There’s barely a reason to list why the Renault 5 is good. You’ve heard it all by now. It looks sharp. The tech doesn’t crash. It’s decent enough range-wise and actually fun to toss around a corner. We’ve written plenty of columns praising it. Justifiably so.

So take that formula and turn up the heat? Surely that has to be a winner. Or so you’d think. Our time with the Alpine A29 suggests exactly that. It adds the necessary kick to the R5 recipe. Crucially, it doesn’t smash the mass appeal. It keeps the doors open for everyone, really. This gives us something we haven’t had: a real template for an electric hot hatch. Not a joke. Not a niche experiment.

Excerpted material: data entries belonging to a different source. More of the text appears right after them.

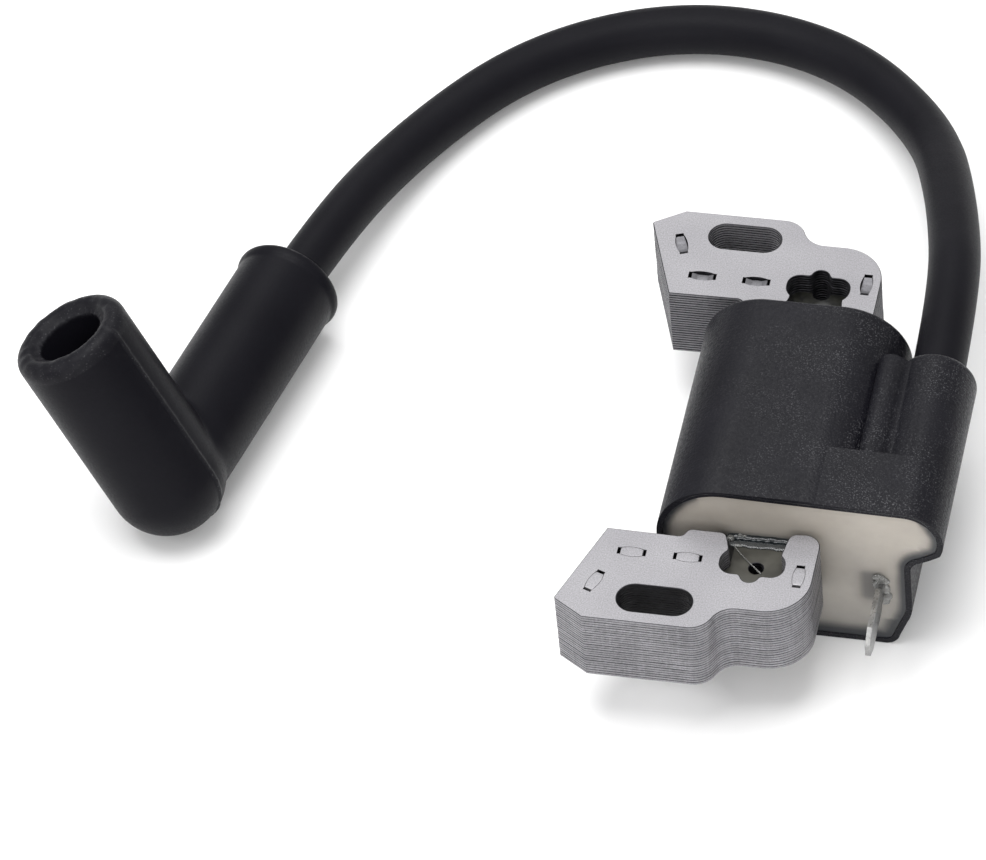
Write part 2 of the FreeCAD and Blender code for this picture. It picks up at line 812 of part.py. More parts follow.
boot = new_body("boot")
sleeve_ring = circle(0, 0, size("sleeve_round"))
section(boot, "sleeve", [sleeve_ring], "XZ", "0", "Sizes.sleeve_reach")
bead_ring = circle(0, 0, size("rim_round"))
bead_start = "Sizes.rim_length - Sizes.sleeve_reach"
section(boot, "rim_bead", [bead_ring], "XZ", bead_start, "Sizes.rim_length")
socket_ring = circle(0, 0, size("socket_round"))
section(boot, "plug_socket", [socket_ring], "XY", "0", "Sizes.socket_reach")
knee = boot.newObject("PartDesign::AdditiveSphere", "knee")
knee.setExpression("Radius", "Sizes.socket_round")
doc.recompute()


def on_sleeve_rim(edge):
    """True for the outer edge of the bead at the sleeve's rim."""
    return is_circle(edge, size("rim_round"), V(0, size("sleeve_reach"), 0))


def on_mouth_outside(edge):
    return is_circle(edge, size("socket_round"), V(0, 0, size("socket_reach")))


def on_mouth_inside(edge):
    return is_circle(edge, size("plug_bore"), V(0, 0, size("socket_reach")))


round_edges(boot, "rim_rounding", size("rim_rounding"), on_sleeve_rim)
round_edges(boot, "mouth_outside", size("mouth_outside"), on_mouth_outside)
lead_hole = circle(0, 0, size("lead_round") + size("sleeve_gap"))
section(
    boot,
    "lead_hole",
    [lead_hole],
    "XZ",
    "-Sizes.lead_stop",
    "Sizes.sleeve_reach - Sizes.lead_stop",
    cut=True,
)
shank_hole = circle(0, 0, size("shank_round") + size("shank_gap"))
section(boot, "shank_hole", [shank_hole], "XZ", "0", "Sizes.lead_stop", cut=True)
seat = circle(0, 0, size("clip_seat"))
section(
    boot, "clip_hole", [seat], "XY", "Sizes.clip_floor", "Sizes.socket_reach", cut=True
).Reversed = True
mouth_hole = circle(0, 0, size("plug_bore"))
section(
    boot, "plug_hole", [mouth_hole], "XY", "Sizes.plug_floor", "Sizes.socket_reach", cut=True
).Reversed = True
round_edges(boot, "mouth_inside", size("mouth_inside"), on_mouth_inside)

plug_clip = new_body("plug_clip")
clip_rings = [circle(0, 0, size("clip_round")), circle(0, 0, size("clip_bore"))]
clip_length = "Sizes.plug_floor - Sizes.clip_floor"
section(plug_clip, "ring", clip_rings, "XY", "Sizes.clip_floor", clip_length)
slit = turned_box(0, -size("clip_round"), size("clip_gap"), 2.0, 0)
section(
    plug_clip, "slit", [slit], "XY", "Sizes.clip_floor", clip_length, cut=True
).Reversed = True

boot_spike = new_body("boot_spike")
section(
    boot_spike,
    "shank",
    [circle(0, 0, size("shank_round"))],
    "XZ",
    "-Sizes.clip_round",
    "Sizes.lead_stop - Sizes.clip_round",
)
section(
    boot_spike,
    "spike",
    [circle(0, 0, size("strand_round"))],
    "XZ",
    "-Sizes.lead_stop",
    "Sizes.boot_spike",
)
for piece in (boot, plug_clip, boot_spike):
    piece.Placement = boot_placement

# ---------------------------------------------------------------- spark plug lead

# The lead leaves the tower towards +Y, sinks to the surface that the coil stands on, turns
# back along it in one wide bend and rises a little into the boot's sleeve.
LEAD_POINTS = [
    V(size("lead_x"), size("partition"), size("tower_z")),
    V(size("lead_x"), 28.5, size("tower_z")),
    V(16.0, 53.0, 16.0),
    V(8.5, 78.0, 7.0),
    V(-9.5, 95.5, 5.0),
    V(-34.0, 99.5, 4.2),
    V(-57.0, 89.0, 4.0),
    V(-72.5, 67.0, 4.4),
    elbow + sleeve_axis * 51.0,
    elbow + sleeve_axis * size("lead_stop"),
]

lead_path, lead_radii = rounded_path(LEAD_POINTS)
core_path, _ = rounded_path(LEAD_POINTS, size("tower_spike"), size("boot_spike"))
lead_insulation = new_feature(
    "lead_insulation", tube(lead_path, size("lead_round")).cut(tube(lead_path, size("lead_bore")))
)
lead_conductor = new_feature("lead_conductor", tube(core_path, size("strand_round")))

# ---------------------------------------------------------------- checks and files

doc.recompute()
for item in doc.Objects:
    if "Invalid" in item.State or "Error" in item.State:
        raise RuntimeError(f"{item.Label} failed: {item.State}")

pieces = [
    case,
    potting,
    front_leg,
    rear_leg,
    core_bar,
    primary_bobbin,
    primary_winding,
    primary_tape,
    secondary_bobbin,
    secondary_winding,
    module_board,
    power_transistor,
    control_transistor,
    bias_resistors,
    kill_terminal,
    high_tension_terminal,
    *wires,
    lead_insulation,
    lead_conductor,
    boot,
    plug_clip,
    boot_spike,
]
for piece in pieces:
    if piece.Shape.isNull() or not piece.Shape.isValid():
        raise RuntimeError(f"{piece.Label} has no valid shape")

print("lead: length", round(lead_path.Length, 1), "mm, bend radii", [round(r) for r in lead_radii])
ring_area = math.pi * (size("lead_round") ** 2 - size("lead_bore") ** 2)
lead_volume = ring_area * lead_path.Length
print("lead: volume over section times length", lead_insulation.Shape.Volume / lead_volume)
for piece in pieces:
    box = piece.Shape.BoundBox
    extents = ", ".join(
        f"{axis} {low:.1f}..{high:.1f}"
        for axis, low, high in (
            ("X", box.XMin, box.XMax),
            ("Y", box.YMin, box.YMax),
            ("Z", box.ZMin, box.ZMax),
        )
    )
    solids = len(piece.Shape.Solids)
    print(f"{piece.Label:24s} {solids} solids {piece.Shape.Volume:9.1f} mm3, {extents}")

os.makedirs("parts", exist_ok=True)
for piece in pieces:
    piece.Shape.exportStep(f"parts/{piece.Label}.step")
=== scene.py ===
import math
import random

import bmesh
import bpy
from mathutils import Matrix, Vector, noise
from mathutils.geometry import delaunay_2d_cdt


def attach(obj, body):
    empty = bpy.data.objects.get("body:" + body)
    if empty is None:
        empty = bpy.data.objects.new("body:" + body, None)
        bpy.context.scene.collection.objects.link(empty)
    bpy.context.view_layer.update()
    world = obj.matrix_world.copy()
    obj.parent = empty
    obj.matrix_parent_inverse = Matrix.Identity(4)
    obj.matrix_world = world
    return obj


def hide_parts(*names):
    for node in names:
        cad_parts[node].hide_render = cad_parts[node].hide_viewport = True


# Ignition coil of a small petrol engine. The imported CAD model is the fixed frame. Shapes below are
# in millimetres in that frame and become metres where a mesh or curve is made.

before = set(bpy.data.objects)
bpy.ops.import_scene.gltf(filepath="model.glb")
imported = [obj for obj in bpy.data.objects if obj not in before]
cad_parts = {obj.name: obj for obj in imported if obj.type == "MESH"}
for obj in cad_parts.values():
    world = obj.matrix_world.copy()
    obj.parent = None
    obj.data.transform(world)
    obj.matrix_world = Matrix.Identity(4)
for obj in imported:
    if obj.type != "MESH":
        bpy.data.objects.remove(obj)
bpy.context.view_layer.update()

MM = 0.001
random.seed(7)

# ---------------------------------------------------------------- outlines


def through(start, middle, end, spacing):
    """Points of the arc from start through middle to end, without its start."""
    ax, ay = start
    bx, by = middle
    cx, cy = end
    d = 2 * (ax * (by - cy) + bx * (cy - ay) + cx * (ay - by))
    a2, b2, c2 = ax * ax + ay * ay, bx * bx + by * by, cx * cx + cy * cy
    ux = (a2 * (by - cy) + b2 * (cy - ay) + c2 * (ay - by)) / d
    uy = (a2 * (cx - bx) + b2 * (ax - cx) + c2 * (bx - ax)) / d
    radius = math.hypot(ax - ux, ay - uy)
    first = math.atan2(ay - uy, ax - ux)
    last = math.atan2(cy - uy, cx - ux)
    turn = (last - first) % math.tau
    if d < 0:
        turn -= math.tau
    count = max(3, math.ceil(abs(turn) * radius / spacing))
    return [
        (ux + radius * math.cos(first + turn * i / count), uy + radius * math.sin(first + turn * i / count))
        for i in range(1, count + 1)
    ]


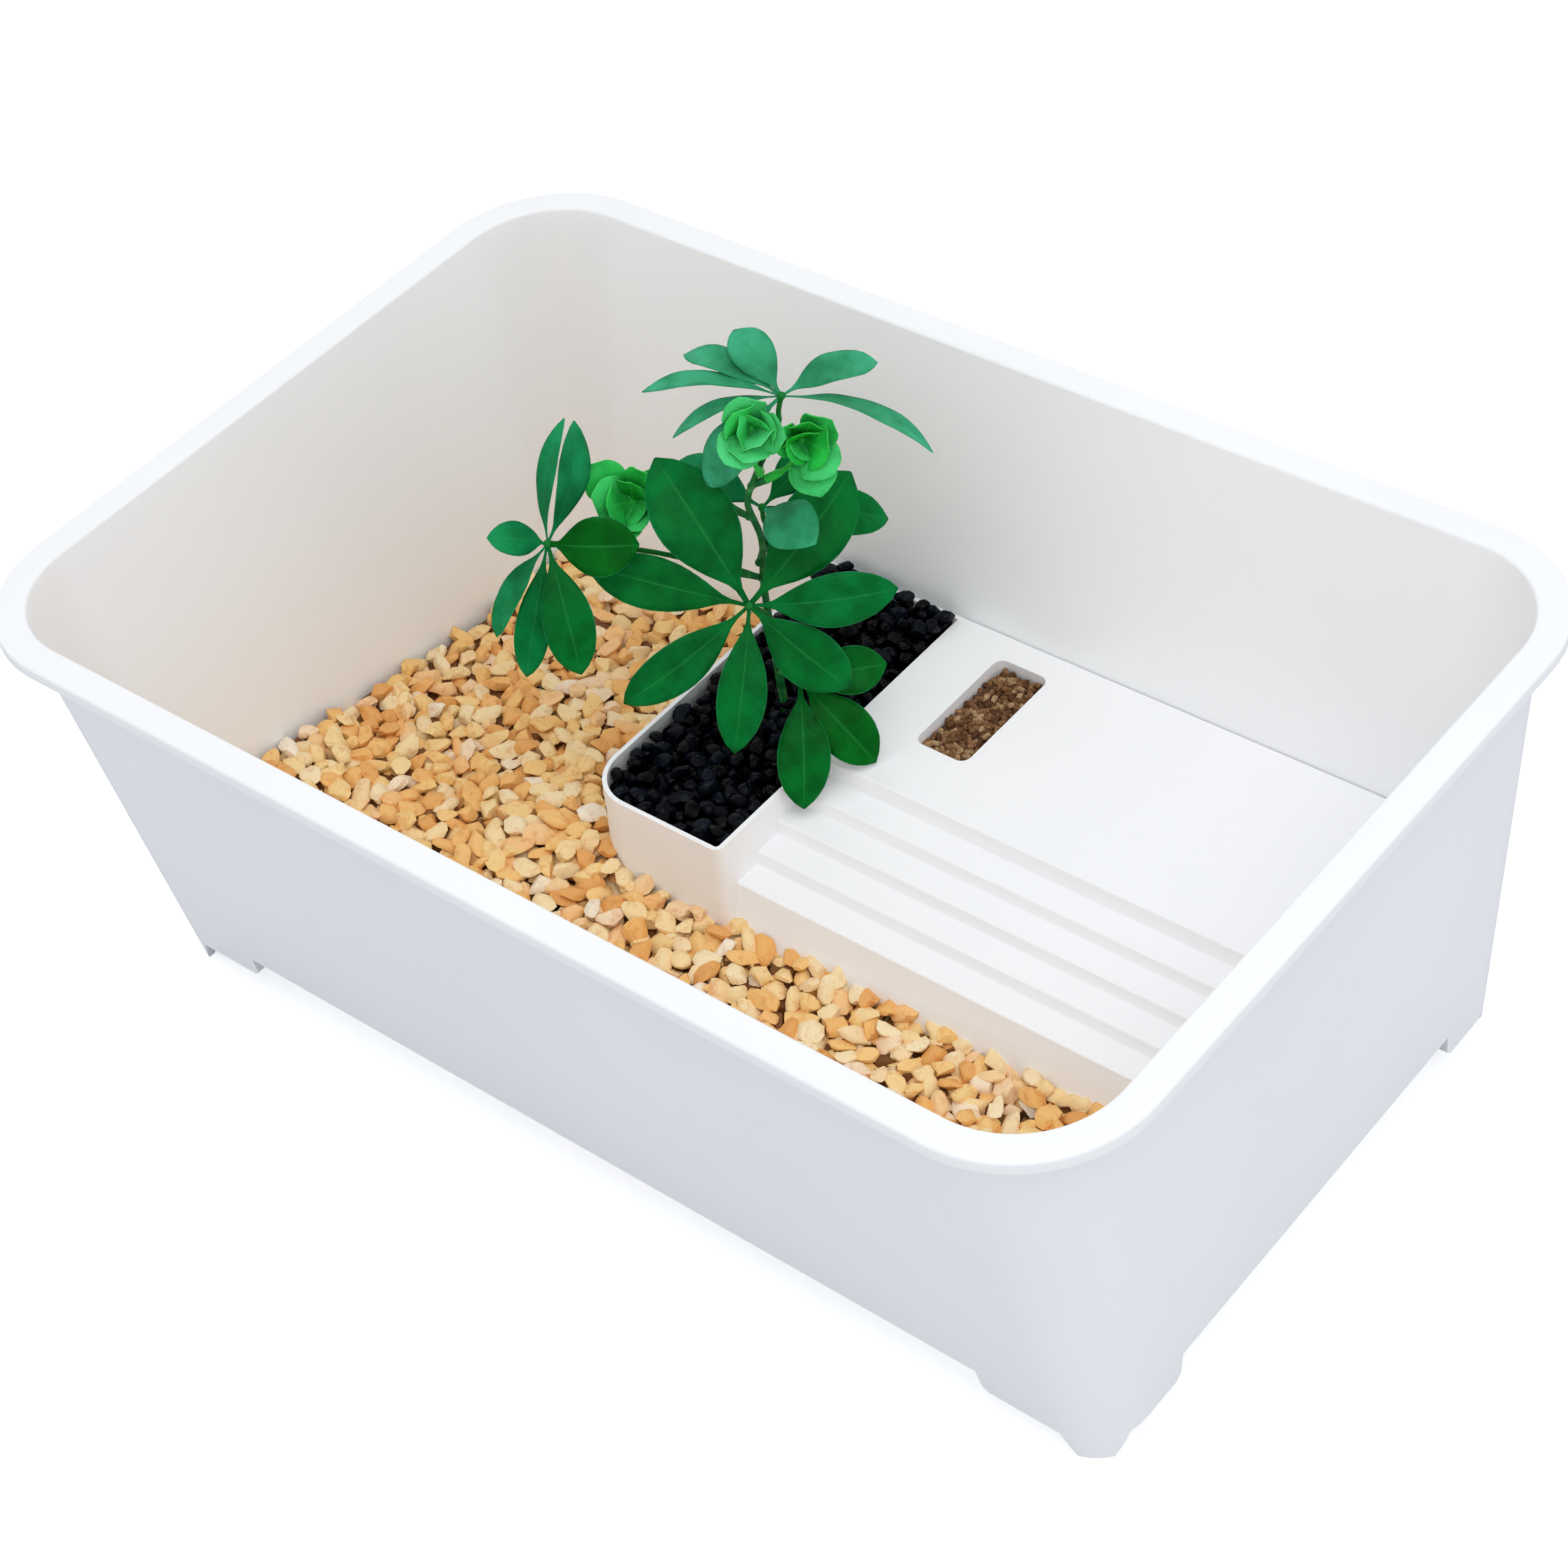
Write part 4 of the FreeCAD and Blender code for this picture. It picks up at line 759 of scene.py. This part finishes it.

Think about it. What we’ve seen so far isn’t exactly a gold standard. We got half-cooked messes. The MG 4 XPower tried to have all the stats but no engineering brain. The Smart #1 Brabus? Same vibe. Then you get the cheeky ones. The Abarth 500E. The Mini JCW Electric. Fun, sure. But you had to sacrifice something important to drive them. Compromised. Every. Single. One.

The Alpine is different. It proves an EV can actually be a proper hot hatch. But speed on a track day means nothing if you can’t drive it on Tuesday in the rain. It can’t just be a laugh on a twisty backroad. It has to earn a smile every morning. Every weather. Every day.